_DATA TO USE:_
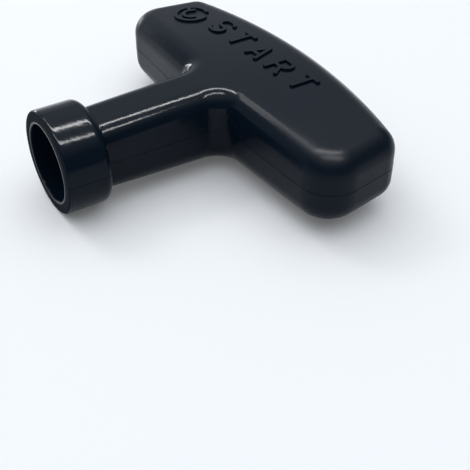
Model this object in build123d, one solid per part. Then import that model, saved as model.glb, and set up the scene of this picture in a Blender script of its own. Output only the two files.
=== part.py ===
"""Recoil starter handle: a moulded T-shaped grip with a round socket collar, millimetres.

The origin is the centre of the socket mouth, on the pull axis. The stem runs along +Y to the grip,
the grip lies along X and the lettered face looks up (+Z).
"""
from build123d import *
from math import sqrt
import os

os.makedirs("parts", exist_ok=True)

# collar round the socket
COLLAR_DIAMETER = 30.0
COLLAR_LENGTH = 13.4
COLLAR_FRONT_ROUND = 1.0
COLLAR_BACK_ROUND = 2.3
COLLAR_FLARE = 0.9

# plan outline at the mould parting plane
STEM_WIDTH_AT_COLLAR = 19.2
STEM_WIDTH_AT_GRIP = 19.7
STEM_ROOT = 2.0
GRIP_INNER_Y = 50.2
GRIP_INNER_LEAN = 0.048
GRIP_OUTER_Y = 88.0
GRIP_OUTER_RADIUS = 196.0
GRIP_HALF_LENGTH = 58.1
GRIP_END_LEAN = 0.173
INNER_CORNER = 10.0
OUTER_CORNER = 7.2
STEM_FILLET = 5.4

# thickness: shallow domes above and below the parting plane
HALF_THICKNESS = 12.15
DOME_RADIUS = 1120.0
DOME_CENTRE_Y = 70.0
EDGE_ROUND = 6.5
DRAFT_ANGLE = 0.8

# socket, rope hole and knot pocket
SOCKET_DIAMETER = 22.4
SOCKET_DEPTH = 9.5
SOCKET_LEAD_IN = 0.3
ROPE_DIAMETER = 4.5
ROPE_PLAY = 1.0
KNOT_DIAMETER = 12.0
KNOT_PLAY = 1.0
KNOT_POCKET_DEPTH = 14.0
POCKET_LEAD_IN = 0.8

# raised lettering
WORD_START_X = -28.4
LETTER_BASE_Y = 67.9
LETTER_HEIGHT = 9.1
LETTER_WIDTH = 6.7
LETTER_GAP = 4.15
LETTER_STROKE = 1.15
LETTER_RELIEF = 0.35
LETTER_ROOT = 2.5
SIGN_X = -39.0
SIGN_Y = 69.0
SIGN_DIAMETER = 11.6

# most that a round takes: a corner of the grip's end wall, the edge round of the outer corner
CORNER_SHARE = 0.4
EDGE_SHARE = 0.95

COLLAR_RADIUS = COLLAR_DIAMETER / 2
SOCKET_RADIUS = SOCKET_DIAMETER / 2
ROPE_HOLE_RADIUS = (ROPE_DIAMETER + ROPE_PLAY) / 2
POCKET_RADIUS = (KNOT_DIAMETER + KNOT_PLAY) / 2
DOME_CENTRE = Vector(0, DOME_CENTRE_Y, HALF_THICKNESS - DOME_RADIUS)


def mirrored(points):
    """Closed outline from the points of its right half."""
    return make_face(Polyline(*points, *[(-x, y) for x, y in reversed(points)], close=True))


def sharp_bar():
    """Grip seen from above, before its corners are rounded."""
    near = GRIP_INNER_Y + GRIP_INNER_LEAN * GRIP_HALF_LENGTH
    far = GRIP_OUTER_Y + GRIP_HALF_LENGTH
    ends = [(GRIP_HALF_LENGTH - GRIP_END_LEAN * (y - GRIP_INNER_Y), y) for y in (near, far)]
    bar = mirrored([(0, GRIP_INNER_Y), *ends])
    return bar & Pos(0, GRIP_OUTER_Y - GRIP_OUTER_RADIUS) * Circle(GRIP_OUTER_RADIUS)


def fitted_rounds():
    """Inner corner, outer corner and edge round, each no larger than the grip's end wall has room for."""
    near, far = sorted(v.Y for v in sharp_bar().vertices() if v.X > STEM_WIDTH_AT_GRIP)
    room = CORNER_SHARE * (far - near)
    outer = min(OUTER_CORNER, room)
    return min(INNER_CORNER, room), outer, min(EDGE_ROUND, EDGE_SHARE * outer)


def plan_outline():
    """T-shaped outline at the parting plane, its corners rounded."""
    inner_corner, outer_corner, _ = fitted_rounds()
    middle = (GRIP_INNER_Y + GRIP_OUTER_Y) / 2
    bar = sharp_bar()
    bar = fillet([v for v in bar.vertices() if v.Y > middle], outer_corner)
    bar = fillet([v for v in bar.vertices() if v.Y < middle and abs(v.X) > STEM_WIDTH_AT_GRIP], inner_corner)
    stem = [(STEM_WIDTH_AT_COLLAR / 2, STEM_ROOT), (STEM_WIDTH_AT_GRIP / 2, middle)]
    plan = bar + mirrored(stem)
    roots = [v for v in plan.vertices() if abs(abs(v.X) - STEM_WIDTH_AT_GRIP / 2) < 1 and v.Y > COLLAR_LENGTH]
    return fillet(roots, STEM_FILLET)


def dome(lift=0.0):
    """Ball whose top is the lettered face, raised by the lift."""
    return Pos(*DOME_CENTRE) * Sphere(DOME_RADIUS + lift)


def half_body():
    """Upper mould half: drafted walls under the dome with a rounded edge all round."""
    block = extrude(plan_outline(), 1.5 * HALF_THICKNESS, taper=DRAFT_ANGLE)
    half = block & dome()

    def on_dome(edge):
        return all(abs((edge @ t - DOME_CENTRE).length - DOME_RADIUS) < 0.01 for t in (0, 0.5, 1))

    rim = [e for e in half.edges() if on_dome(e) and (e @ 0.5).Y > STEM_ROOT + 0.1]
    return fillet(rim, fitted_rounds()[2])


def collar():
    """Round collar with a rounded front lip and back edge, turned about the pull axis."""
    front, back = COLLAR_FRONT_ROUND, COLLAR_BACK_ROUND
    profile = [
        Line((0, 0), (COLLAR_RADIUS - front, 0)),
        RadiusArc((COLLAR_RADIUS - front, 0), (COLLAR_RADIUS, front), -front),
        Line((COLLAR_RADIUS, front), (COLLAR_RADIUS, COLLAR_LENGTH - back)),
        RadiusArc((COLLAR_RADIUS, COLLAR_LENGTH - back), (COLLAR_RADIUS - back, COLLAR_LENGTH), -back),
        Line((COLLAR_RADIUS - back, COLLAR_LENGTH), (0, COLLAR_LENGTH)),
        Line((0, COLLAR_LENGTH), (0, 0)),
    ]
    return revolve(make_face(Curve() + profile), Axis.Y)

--

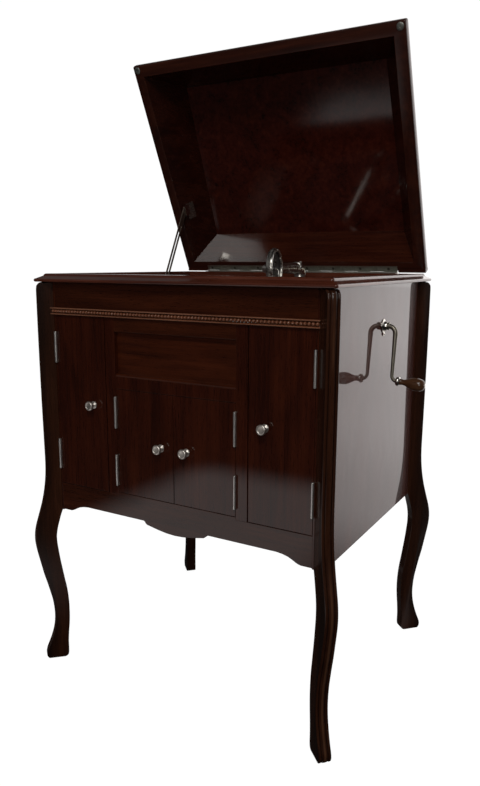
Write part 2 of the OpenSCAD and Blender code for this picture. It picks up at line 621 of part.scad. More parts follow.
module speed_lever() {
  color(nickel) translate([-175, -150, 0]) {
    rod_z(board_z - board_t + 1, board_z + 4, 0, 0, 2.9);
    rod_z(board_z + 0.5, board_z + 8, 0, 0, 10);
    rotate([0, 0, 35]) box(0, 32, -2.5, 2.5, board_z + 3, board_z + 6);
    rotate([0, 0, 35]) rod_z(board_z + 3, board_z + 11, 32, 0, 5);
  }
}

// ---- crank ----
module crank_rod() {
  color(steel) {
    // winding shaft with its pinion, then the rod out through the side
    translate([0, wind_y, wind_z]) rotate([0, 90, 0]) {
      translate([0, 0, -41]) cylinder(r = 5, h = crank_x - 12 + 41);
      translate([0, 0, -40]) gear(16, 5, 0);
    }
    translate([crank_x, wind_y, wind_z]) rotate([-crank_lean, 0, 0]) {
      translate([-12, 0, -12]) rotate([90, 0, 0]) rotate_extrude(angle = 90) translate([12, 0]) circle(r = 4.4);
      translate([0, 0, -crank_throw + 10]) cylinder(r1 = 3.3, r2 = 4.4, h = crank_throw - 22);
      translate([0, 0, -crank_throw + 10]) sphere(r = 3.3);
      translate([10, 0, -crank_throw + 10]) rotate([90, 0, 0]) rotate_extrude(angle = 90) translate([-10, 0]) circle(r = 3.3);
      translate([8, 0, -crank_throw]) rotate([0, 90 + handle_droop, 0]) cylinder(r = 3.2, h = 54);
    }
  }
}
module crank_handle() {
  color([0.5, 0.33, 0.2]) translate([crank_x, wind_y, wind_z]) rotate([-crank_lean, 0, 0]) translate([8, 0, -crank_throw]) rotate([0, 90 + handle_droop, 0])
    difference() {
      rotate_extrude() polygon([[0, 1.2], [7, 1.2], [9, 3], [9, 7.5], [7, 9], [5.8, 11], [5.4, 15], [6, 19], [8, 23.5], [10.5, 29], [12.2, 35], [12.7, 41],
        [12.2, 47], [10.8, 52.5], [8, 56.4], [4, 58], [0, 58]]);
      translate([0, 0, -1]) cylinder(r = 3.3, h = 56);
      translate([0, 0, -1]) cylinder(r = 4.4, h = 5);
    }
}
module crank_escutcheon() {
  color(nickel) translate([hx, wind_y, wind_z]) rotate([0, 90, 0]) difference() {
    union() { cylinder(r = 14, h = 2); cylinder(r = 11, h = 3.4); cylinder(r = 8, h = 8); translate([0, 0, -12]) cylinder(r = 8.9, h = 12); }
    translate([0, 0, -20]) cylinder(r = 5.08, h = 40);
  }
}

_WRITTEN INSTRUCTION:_
From the line that contains "Model this object" through the line that contains "COLLAR_FLARE = 0.9", reproduce every line exactly, both end lines included.

_THE RESULT:_
Model this object in build123d, one solid per part. Then import that model, saved as model.glb, and set up the scene of this picture in a Blender script of its own. Output only the two files.
=== part.py ===
"""Recoil starter handle: a moulded T-shaped grip with a round socket collar, millimetres.

The origin is the centre of the socket mouth, on the pull axis. The stem runs along +Y to the grip,
the grip lies along X and the lettered face looks up (+Z).
"""
from build123d import *
from math import sqrt
import os

os.makedirs("parts", exist_ok=True)

# collar round the socket
COLLAR_DIAMETER = 30.0
COLLAR_LENGTH = 13.4
COLLAR_FRONT_ROUND = 1.0
COLLAR_BACK_ROUND = 2.3
COLLAR_FLARE = 0.9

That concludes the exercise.